De manque en manque c’est tout



Chaque phrase conduit à une impasse dont est grosse la phrase qui suit. Celle-ci tente de la contourner sans y parvenir jamais, condamnée à se heurter à un nouveau manque. On en appelle alors à une troisième phrase qui charrie le tout, et ainsi de suite: c’est l’effet gigogne.

On parle, on dit, on écrit de manque en manque avec le secret espoir de tout dire, par petites touches. Et on n’y arrive pas.

Le texte est le souvenir d’un manque inaugural qui a essaimé en chacune de ses parties et en chacune des parties de ses parties. Il a l’allure d’une courbe de Koch réalisée dans la nuit dont on n’aurait ni la force ni les moyens de polir les angles et les segments, une courbe de Koch qui partirait en vrille.

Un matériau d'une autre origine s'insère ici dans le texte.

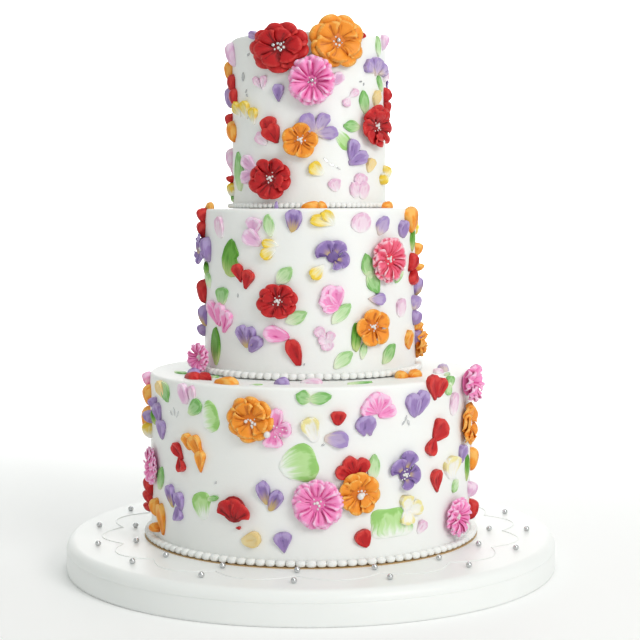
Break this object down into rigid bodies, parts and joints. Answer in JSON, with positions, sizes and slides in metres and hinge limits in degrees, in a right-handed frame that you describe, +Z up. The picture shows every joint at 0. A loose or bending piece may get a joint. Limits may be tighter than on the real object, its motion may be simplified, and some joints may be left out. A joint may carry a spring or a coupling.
{
  "type": "tiered wedding cake",
  "caption": "Tall white three-tier celebration cake on a round board, with piped buttercream flowers and knife-smeared petals and leaves in mixed colours.",
  "frame": {"origin": "centre of the board's underside, on the axis of the tiers", "axes": "+Z up along the axis of the tiers, -Y towards the shown side"},
  "size_m": [0.4572, 0.4572, 0.5028],
  "materials": {
    "white_icing": "smooth satin white buttercream",
    "board_icing": "smooth white sugar paste, slightly satin",
    "red_icing": "soft satin buttercream",
    "orange_icing": "soft satin buttercream",
    "pink_icing": "soft satin buttercream",
    "coral_icing": "soft satin buttercream",
    "purple_icing": "soft satin buttercream",
    "pale_pink_icing": "soft satin buttercream",
    "lilac_icing": "soft satin buttercream",
    "yellow_icing": "soft satin buttercream",
    "green_icing": "soft satin buttercream",
    "silver_pearls": "small silver sugar pearls",
    "white_pearls": "small pearly white sugar pearls"
  },
  "bodies": {
    "root": {"cake_board": "board_icing", "bottom_tier": "white_icing", "middle_tier": "white_icing", "top_tier": "white_icing", "bottom_border": "white_icing", "middle_border": "white_icing", "top_border": "white_icing", "flower_red_1": "red_icing", "flower_red_2": "red_icing", "flower_red_3": "red_icing", "flower_red_4": "red_icing", "flower_red_5": "red_icing", "flower_red_6": "red_icing", "flower_red_7": "red_icing", "flower_red_8": "red_icing", "flower_red_9": "red_icing", "flower_orange_1": "orange_icing", "flower_orange_2": "orange_icing", "flower_orange_3": "orange_icing", "flower_orange_4": "orange_icing", "flower_orange_5": "orange_icing", "flower_orange_6": "orange_icing", "flower_orange_7": "orange_icing", "flower_orange_8": "orange_icing", "flower_orange_9": "orange_icing", "flower_orange_10": "orange_icing", "flower_orange_11": "orange_icing", "flower_pink_1": "pink_icing", "flower_pink_2": "pink_icing", "flower_pink_3": "pink_icing", "flower_pink_4": "pink_icing", "flower_pink_5": "pink_icing", "flower_pink_6": "pink_icing", "flower_pink_7": "pink_icing", "flower_pink_8": "pink_icing", "flower_pink_9": "pink_icing", "flower_pink_10": "pink_icing", "flower_pink_11": "pink_icing", "flower_coral_1": "coral_icing", "flower_purple_1": "purple_icing", "flower_purple_2": "purple_icing", "flower_purple_3": "purple_icing", "flower_purple_4": "purple_icing", "flower_purple_5": "purple_icing", "flower_purple_6": "purple_icing"}
  },
  "joints": []
}
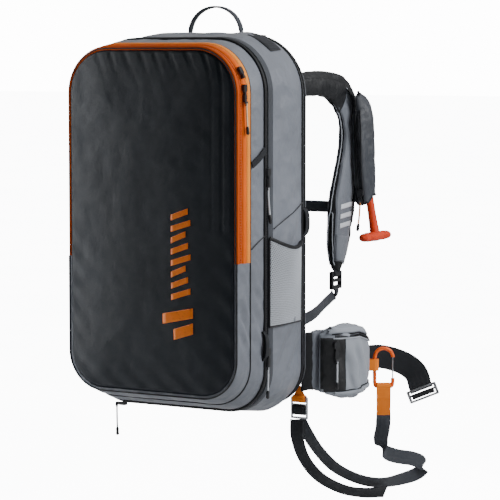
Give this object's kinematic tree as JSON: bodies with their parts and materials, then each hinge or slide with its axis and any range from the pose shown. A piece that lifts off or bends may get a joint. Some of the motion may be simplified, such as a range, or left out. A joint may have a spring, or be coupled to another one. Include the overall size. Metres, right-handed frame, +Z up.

Le fruit prolonge le rameau, le rameau la branche. Mais que devient le fruit? - Il ne prolonge rien, il recommence tout.

Egaré sur une petite place au coeur d’un labyrinthe d’où fleurissent d’innombrables allées aux ramifications sans fin. Elles conduisent chacune à une impasse chargée d’obscurité. Il suffit de lever les yeux pour voir le ciel, c’est tout.